Hong Kong utility CLP’s profit beats forecasts, expects return regime agreement before July
The electricity provider recorded net profit of HK$12.71 billion for 2016, down 18.8 per cent from 2015, but slightly above analysts’ forecasts
CLP Holdings, which controls the larger of Hong Kong’s two electricity suppliers, said it will seek out opportunities to expand in mainland China and India, as it posted a smaller than expected decline in net profit for last year.
The company recorded a net profit of HK$12.71 billion (US$1.64 billion) for the 12 months to December 31, down 18.8 per cent from 2015, after taking into account one-off items that affected comparability, it said in a filing to Hong Kong’s bourse on Monday.
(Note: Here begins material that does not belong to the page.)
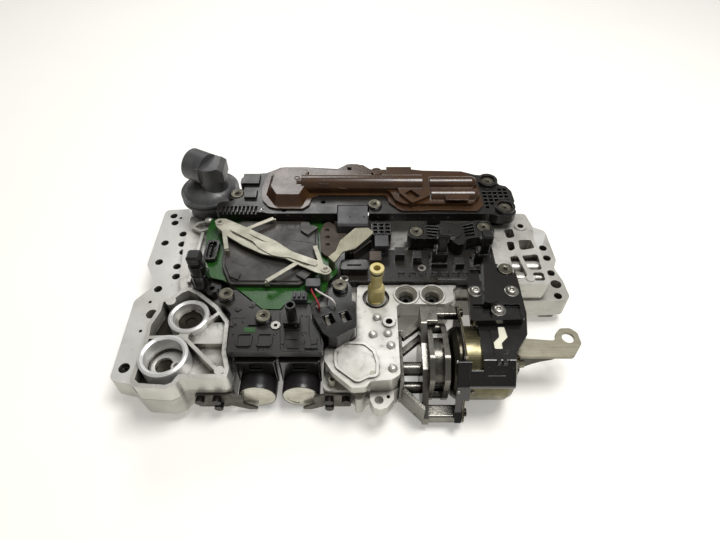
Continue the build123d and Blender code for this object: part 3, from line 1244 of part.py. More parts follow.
def selector_lever():
    """The flat steel lever with its eye and the deep web that sits in the rod."""
    low = LEVER_Z
    high = LEVER_Z + LEVER_T
    eye = [(10.0, -6.0), (9.5, 5.0), (4.5, 10.0), (-4.5, 10.0), (-10.0, 4.0), (-11.5, -3.0)]
    outline = [(LEVER_X, ACT_Y - 2.0), (EYE_X, ACT_Y - 2.5)]
    outline += [(EYE_X + dx, EYE_Y + dy) for dx, dy in eye]
    outline += [(LEVER_X + 3.0, ACT_Y + 17.0)]
    plate = prism(smooth(outline, 5), low, high)
    plate -= upright(EYE_X, EYE_Y, EYE_D, low, high)
    # The web's lower edge sweeps up from the rod to the plate
    sweep_z = [(31, low), (27, low - 3), (18, low - 6), (12, low - 9.5), (6, low - 14.0), (0, low - 19.5)]
    web = [(TANG_X, high), (TANG_X + 31, high)] + [(TANG_X + dx, z) for dx, z in sweep_z]
    front = ACT_Y - LEVER_T / 2
    return plate + extrude(Plane.XZ.offset(-front) * smooth(web, 1), LEVER_T, dir=(0, 1, 0))


def dowel_tube():
    """The brown dowel tube that stands on the lower casting."""
    tube = upright(-38.0, 14.5, 6, 0, 8)
    return tube - upright(-38.0, 14.5, 3.4, 0, 8)


def side_screw():
    """The small screw in the stepped hole of the left flange."""
    screw = upright(-214.1, 29.7, 8.4, -6, -3) + upright(-214.1, 29.7, 5.0, -13, -6)
    return screw - prism(Pos(-214.1, 29.7) * RegularPolygon(2, 6), -5, -3)


save("lower_valve_body", lower_valve_body())
save("separator_plate", separator_plate())
save("upper_valve_body", upper_valve_body())
save("accumulator_piston", accumulator_piston())
save("accumulator_spring", accumulator_spring())
save("retaining_ring", retaining_ring())
save("port_ring", port_ring())
for name, spool_y in zip(("front", "rear"), SPOOL_YS):
    save(name + "_spool", spool(spool_y))
    save(name + "_spool_spring", spool_spring(spool_y))
save("bore_plugs", *[spool_plug(y) for y in SPOOL_YS], cap_plug(), dowel_tube())
save("check_valve_cups", *port_cups())
save("oil_pipe", oil_pipe())
save("pipe_seal", pipe_seal())
long_screws = [flange_screw(*place) for place in THROUGH_SCREWS]
rear_screws = [short_flange_screw(*place, CARRIER_Z + 1) for place in REAR_SCREWS]
save("flange_screws", *long_screws, *rear_screws)
save("pan_screws", *[pan_screw(x, y, SADDLE_HIGH, SADDLE_LOW - 8) for x, y in SADDLE_SCREWS])
save("solenoid_cans", *[solenoid_can(x) for x in SOLENOID_XS])
save("solenoid_discs", *[solenoid_disc(x) for x in SOLENOID_XS])
save("solenoid_heads", *[solenoid_head(x) for x in SOLENOID_XS])
save("solenoid_brackets", solenoid_bracket(-1, SOLENOID_XS[0]), solenoid_bracket(1, SOLENOID_XS[1]))
bracket_places = bracket_screw_places(-1, SOLENOID_XS[0]) + bracket_screw_places(1, SOLENOID_XS[1])
save("small_screws", *[bracket_screw(x, z) for x, z in bracket_places], *seam_screws(), side_screw())
save("front_module", front_module())
save("clip_block", clip_block())
save("relay_module", relay_module())
save("contact_springs", *contact_springs())
save("grey_plugs", grey_plug(), fin_connector())
save("red_wire", wire(RED_WIRE, WIRE_D, "red wire"))
save("white_wire", wire(WHITE_WIRE, WIRE_D, "white wire"))
save("circuit_board", circuit_board())
save("electronics_tray", electronics_tray())
save("control_unit_cover", control_unit_cover())
save("clamp_spring", clamp_spring())
save("clamp_rivets", *clamp_rivets())
save("clamp_strap", clamp_strap())
save("left_frame", left_frame())
save("board_socket", board_socket())
save("brown_insulators", brown_insulator(), brown_chip())
save("component_blocks", grey_block(), terminal_box())
save("lattice_insert", lattice_insert())
save("ribbed_bracket", ribbed_bracket())
save("tower_sensors", *[tower_sensor(x, y) for x, y in TOWERS])
save("terminal_blocks", *terminal_blocks(), slotted_box(), *comb_bars())
save("eyelets", module_eyelet(), *plate_eyelets())
save("rear_carrier", rear_carrier())
save("brown_cover", brown_cover())
save("connector_body", connector_body())
save("connector_pins", *connector_pins())
save("connector_seal", connector_seal())
save("saddle_bracket", saddle_bracket())
save("actuator_housing", actuator_housing())
save("bus_bar", bus_bar())
save("actuator_can", actuator_can())
save("seam_flange", seam_flange())
save("front_drum", front_drum())
save("gear_cover", gear_cover())
save("actuator_bracket", actuator_bracket())
save("actuator_bush", actuator_bush())
save("output_rod", output_rod())
save("selector_lever", selector_lever())
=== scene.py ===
# %% [markdown]
# A transmission mechatronic unit lies on a white bench. It is a pressure-cast aluminium valve body with
# black moulded electronics on top, two solenoids at the front, a brown cover along the back, a round
# connector at the left and a motor actuator with a flat lever at the right. The castings and mouldings
# arrive as solids that carry the real sizes, so this lesson keeps their places and gives each piece its
# edges, its small parts and its finish.

# %% Load the solids
import json
from math import cos, pi, radians, sin

import bmesh
import bpy
import numpy as np
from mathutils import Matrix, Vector
from mathutils.bvhtree import BVHTree

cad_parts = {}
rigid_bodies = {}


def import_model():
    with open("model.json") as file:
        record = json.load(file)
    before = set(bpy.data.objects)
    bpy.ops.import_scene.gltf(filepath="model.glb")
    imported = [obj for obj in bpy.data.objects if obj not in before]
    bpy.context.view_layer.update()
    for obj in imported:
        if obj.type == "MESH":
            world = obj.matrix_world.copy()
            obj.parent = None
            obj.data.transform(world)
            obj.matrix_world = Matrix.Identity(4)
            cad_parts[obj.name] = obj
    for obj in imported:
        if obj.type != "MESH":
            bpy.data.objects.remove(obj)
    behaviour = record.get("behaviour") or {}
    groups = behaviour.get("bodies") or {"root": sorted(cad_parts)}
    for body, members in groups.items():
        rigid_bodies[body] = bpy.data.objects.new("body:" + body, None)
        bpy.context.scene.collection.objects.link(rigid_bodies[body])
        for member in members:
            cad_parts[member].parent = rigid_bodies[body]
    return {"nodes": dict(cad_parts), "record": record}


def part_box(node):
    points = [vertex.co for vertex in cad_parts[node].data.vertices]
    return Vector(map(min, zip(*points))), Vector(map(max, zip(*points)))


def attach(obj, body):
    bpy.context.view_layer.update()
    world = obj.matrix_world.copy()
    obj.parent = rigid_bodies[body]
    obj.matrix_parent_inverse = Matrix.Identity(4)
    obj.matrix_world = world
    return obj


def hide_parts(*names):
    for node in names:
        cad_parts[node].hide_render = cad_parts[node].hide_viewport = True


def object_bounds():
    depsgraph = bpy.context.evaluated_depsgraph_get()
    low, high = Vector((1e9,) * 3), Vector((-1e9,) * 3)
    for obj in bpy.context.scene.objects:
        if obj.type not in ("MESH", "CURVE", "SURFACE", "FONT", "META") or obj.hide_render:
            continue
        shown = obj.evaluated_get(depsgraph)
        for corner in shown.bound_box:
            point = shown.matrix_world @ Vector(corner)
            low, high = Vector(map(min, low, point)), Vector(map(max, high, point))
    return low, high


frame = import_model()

MM = 0.001
cad_box = [list(corner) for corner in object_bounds()]
nodes = frame["nodes"]
bodies = frame["record"]["behaviour"]["bodies"]
body_of_node = {name: body for body, names in bodies.items() for name in names}
print("solids:", len(nodes), "size in mm:", [round((b - a) / MM) for a, b in zip(*cad_box)])

# %% [markdown]
# The photograph was taken from above the front edge, looking about 48 degrees down. The camera comes first,
# so that every later choice is judged through it. The focal length follows from the picture's width in
# pixels.

# %% The camera
PICTURE = (720, 540)
FOCAL_PX = 522.0
CAMERA_AT = Vector((-15.3, -203.2, 382.0)) * MM
PITCH = 48.0

camera_data = bpy.data.cameras.new("bench_camera")
camera_data.sensor_width = 36.0
camera_data.lens = FOCAL_PX / PICTURE[0] * camera_data.sensor_width
camera = bpy.data.objects.new("bench_camera", camera_data)
camera.location = CAMERA_AT
camera.rotation_euler = (radians(90 - PITCH), 0, 0)
bpy.context.scene.collection.objects.link(camera)
bpy.context.scene.camera = camera
print("lens in mm:", round(camera_data.lens, 2))

# %% [markdown]
# Colours are written as sRGB hex values, as a paint chart gives them, and the renderer wants linear values.
# One function turns one into the other, and one small function adds a node with its settings and its links.
# Where several sockets of a node share a name, a socket is given by its number.

# %% Colour and node helpers
# The colour sockets of a Mix node: its two inputs and its output
COLOUR_A, COLOUR_B, COLOUR_OUT = 6, 7, 2


def linear(code):
    """A linear RGBA colour from an sRGB hex code."""
    channels = [int(code[i:i + 2], 16) / 255 for i in (1, 3, 5)]
    return tuple(c / 12.92 if c <= 0.04045 else ((c + 0.055) / 1.055) ** 2.4 for c in channels) + (1.0,)


def add(tree, kind, settings, links=()):
    """Adds a node. Settings are its properties or sockets, and links are (socket, source) pairs."""
    node = tree.nodes.new(kind)
    for key, value in settings.items():
        if isinstance(key, int) or key in node.inputs:
            node.inputs[key].default_value = value
        else:
            setattr(node, key, value)
    for key, source in links:
        tree.links.new(source, node.inputs[key])
    return node


def new_material(name):
    """An empty node material with its output, shader and object coordinates."""
    material = bpy.data.materials.new(name)
    material.use_nodes = True
    tree = material.node_tree
    tree.nodes.clear()
    shader = add(tree, "ShaderNodeBsdfPrincipled", {})
    add(tree, "ShaderNodeOutputMaterial", {}, [("Surface", shader.outputs["BSDF"])])
    place = add(tree, "ShaderNodeTexCoord", {}).outputs["Object"]
    return material, tree, shader, place


def dress(tree, shader, sources, numbers):
    """Links sources to sockets of the shader, and sets other sockets to plain numbers."""
    for socket, source in sources.items():
        tree.links.new(source, shader.inputs[socket])
    for socket, value in numbers.items():
        shader.inputs[socket].default_value = value


print("a mid grey in linear light:", round(linear("#808080")[0], 3))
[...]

The one-off items included a HK$6.62 billion gain from the sale of the Iona natural gas processing plant in Australia and a HK$1.48 billion asset impairment write-down in 2015, which were not repeated last year.
Group operating earnings rose 7.1 per cent to HK$12.3 billion.
Outside Hong Kong, we will continue to explore investment opportunities in mainland China and India – our two major growth markets – primarily in non-carbon generation
CLP was forecast to post a net profit of HK$12.1 billion, according to the average estimate of 13 analysts polled by Reuters.